_Stated goal_: Using the listing below, copy exactly the lines from the one containing "at the floor." to the one containing "record = json.load(file)", both lines included, and no others.
::: Data segment
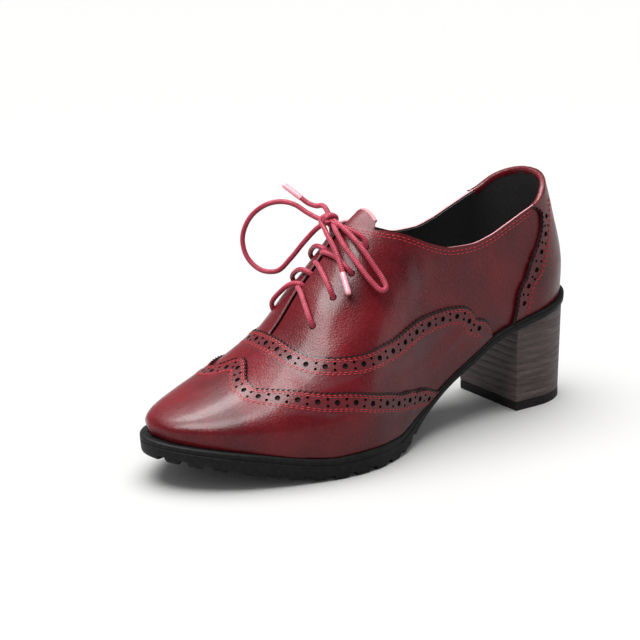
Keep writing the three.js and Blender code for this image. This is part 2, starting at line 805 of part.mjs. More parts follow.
// A round cord through points.
function cordShape(points, diameter) {
  const path = new THREE.CatmullRomCurve3(points, false, 'centripetal');
  const section = new THREE.Shape();
  section.absarc(0, 0, diameter / 2, 0, 2 * Math.PI);
  const steps = Math.min(80, Math.ceil(path.getLength() / (2 * laceDiameter)));
  const options = { steps, curveSegments: 4, bevelEnabled: false, extrudePath: path };
  const tube = new THREE.ExtrudeGeometry(section, options);
  tube.deleteAttribute('normal');
  tube.deleteAttribute('uv');
  return mergeVertices(tube, 0.001);
}

// The knot: a round lump, also as the space that the cords around it keep clear of.
function knotSolid(room) {
  const ball = new THREE.SphereGeometry(1, 14, 10);
  const [width, depth, height] = knotSize;
  const matrix = new THREE.Matrix4().makeScale(width / 2 + room, depth / 2 + room, height / 2 + room);
  matrix.setPosition(...knotPlace);
  return toolSolid(ball, matrix);
}

// A cord that starts at the knot, cut back to its surface.
function knottedCord(points) {
  const tube = cordShape(points.map((point) => new THREE.Vector3(...point)), laceDiameter);
  return fromManifold(toManifold(tube).subtract(knotSolid(fitGap)));
}

// The stiff tip of a lace's end, in line with the end.
function agletShape(end) {
  const tip = new THREE.Vector3(...end[end.length - 1]);
  const line = tip.clone().sub(new THREE.Vector3(...end[end.length - 2])).normalize();
  const rod = new THREE.CylinderGeometry(agletDiameter / 2, agletDiameter / 2, agletLength, 10);
  const turn = new THREE.Quaternion().setFromUnitVectors(new THREE.Vector3(0, 1, 0), line);
  const place = tip.addScaledVector(line, agletLength / 2 + fitGap);
  return fromManifold(toolSolid(rod, new THREE.Matrix4().compose(place, turn, new THREE.Vector3(1, 1, 1))));
}

const finish = {
  leather: { color: 0x6b1f28, roughness: 0.32 },
  rubber: { color: 0x1c1b1d, roughness: 0.7 },
  heelStack: { color: 0x3f3536, roughness: 0.55 },
  lining: { color: 0x1a1719, roughness: 0.85 },
  lace: { color: 0x8e2a3e, roughness: 0.6 },
  aglet: { color: 0xd9a9b0, roughness: 0.3 },
};

const group = new THREE.Group();

function add(name, geometry, look) {
  const mesh = new THREE.Mesh(geometry, new THREE.MeshStandardMaterial({ ...finish[look], metalness: 0 }));
  mesh.name = name;
  group.add(mesh);
}

const flatAt = (height) => () => height;
const underSeat = (share) => soleBottom(share) - fitGap;
const heelFoot = heelInset + heelTaper;

add('outsole', outsoleShape(), 'rubber');
add('heel', heelSolid(flatAt(topLiftThickness + fitGap), underSeat, heelFoot, heelInset), 'heelStack');
add('top_lift', heelSolid(flatAt(0), flatAt(topLiftThickness), heelFoot, heelFoot), 'rubber');
add('insole', insoleShape(), 'lining');
add('upper', punchedUpper(), 'leather');
add('vamp', vampShape(), 'leather');
add('wing_tip', wingShape(), 'leather');
add('counter', counterShape(), 'leather');
add('tongue', tongueShape(), 'leather');
eyeletRows.forEach((row, i) => {
  add(`lace_crossing_${i + 1}`, cordShape(crossingPoints(i), laceDiameter), 'lace');
});
add('lace_knot', fromManifold(knotSolid(0)), 'lace');
add('lace_loop_inner', knottedCord(innerLoop), 'lace');
add('lace_loop_outer', knottedCord(outerLoop), 'lace');
add('lace_end_inner', knottedCord(innerEnd), 'lace');
add('lace_end_outer', knottedCord(outerEnd), 'lace');
add('aglet_inner', agletShape(innerEnd), 'aglet');
add('aglet_outer', agletShape(outerEnd), 'aglet');

// The origin: the middle of the shoe without its free cords, at the floor.
const bounds = new THREE.Box3();
for (const mesh of group.children) {
  if (!/^(lace_(knot|loop|end)|aglet)/.test(mesh.name)) bounds.expandByObject(mesh, true);
}
const middle = bounds.getCenter(new THREE.Vector3());
for (const mesh of group.children) mesh.position.set(-middle.x, -middle.y, -bounds.min.z);

export default group;
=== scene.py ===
# %% [markdown]
# This lesson dresses one laced wing-tip shoe on a stacked heel. A shoemaker builds it on a last: the
# quarters and the lining are pulled over it, the vamp, wing tip and counter are stitched on top, and
# the sole, heel and lace come last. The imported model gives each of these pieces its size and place.
# Here each gets its fine surface, its edges, holes and stitches, and its finish.

# %% The frame
import json
import math
import random

import bmesh
import bpy
import numpy as np
from mathutils import Matrix, Vector

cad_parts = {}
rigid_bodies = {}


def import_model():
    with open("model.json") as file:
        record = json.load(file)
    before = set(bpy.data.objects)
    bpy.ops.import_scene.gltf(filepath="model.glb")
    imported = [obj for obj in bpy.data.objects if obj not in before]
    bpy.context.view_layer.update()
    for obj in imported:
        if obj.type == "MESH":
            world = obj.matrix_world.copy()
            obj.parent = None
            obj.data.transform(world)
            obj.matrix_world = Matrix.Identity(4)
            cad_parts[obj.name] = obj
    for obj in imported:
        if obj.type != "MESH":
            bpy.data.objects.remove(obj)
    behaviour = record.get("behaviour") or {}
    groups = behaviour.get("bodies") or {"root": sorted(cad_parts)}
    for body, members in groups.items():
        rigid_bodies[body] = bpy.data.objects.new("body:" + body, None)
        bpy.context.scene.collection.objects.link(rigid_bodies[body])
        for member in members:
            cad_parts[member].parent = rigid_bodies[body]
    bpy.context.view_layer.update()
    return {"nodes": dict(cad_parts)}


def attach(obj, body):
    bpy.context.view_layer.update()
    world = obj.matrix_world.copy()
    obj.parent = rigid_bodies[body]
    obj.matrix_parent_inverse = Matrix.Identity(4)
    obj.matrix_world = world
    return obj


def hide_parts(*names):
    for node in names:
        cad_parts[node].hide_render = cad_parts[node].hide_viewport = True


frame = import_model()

dice = random.Random(12)

# %% [markdown]
# The camera stands where a product photographer puts it, low, ahead of the shoe on its outer side,
# with a long lens. The lens is shifted a little and not turned, so the shoe keeps its perspective
# while it moves in the picture.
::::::
_Task answer_:
// The origin: the middle of the shoe without its free cords, at the floor.
const bounds = new THREE.Box3();
for (const mesh of group.children) {
  if (!/^(lace_(knot|loop|end)|aglet)/.test(mesh.name)) bounds.expandByObject(mesh, true);
}
const middle = bounds.getCenter(new THREE.Vector3());
for (const mesh of group.children) mesh.position.set(-middle.x, -middle.y, -bounds.min.z);

export default group;
=== scene.py ===
# %% [markdown]
# This lesson dresses one laced wing-tip shoe on a stacked heel. A shoemaker builds it on a last: the
# quarters and the lining are pulled over it, the vamp, wing tip and counter are stitched on top, and
# the sole, heel and lace come last. The imported model gives each of these pieces its size and place.
# Here each gets its fine surface, its edges, holes and stitches, and its finish.

# %% The frame
import json
import math
import random

import bmesh
import bpy
import numpy as np
from mathutils import Matrix, Vector

cad_parts = {}
rigid_bodies = {}


def import_model():
    with open("model.json") as file:
        record = json.load(file)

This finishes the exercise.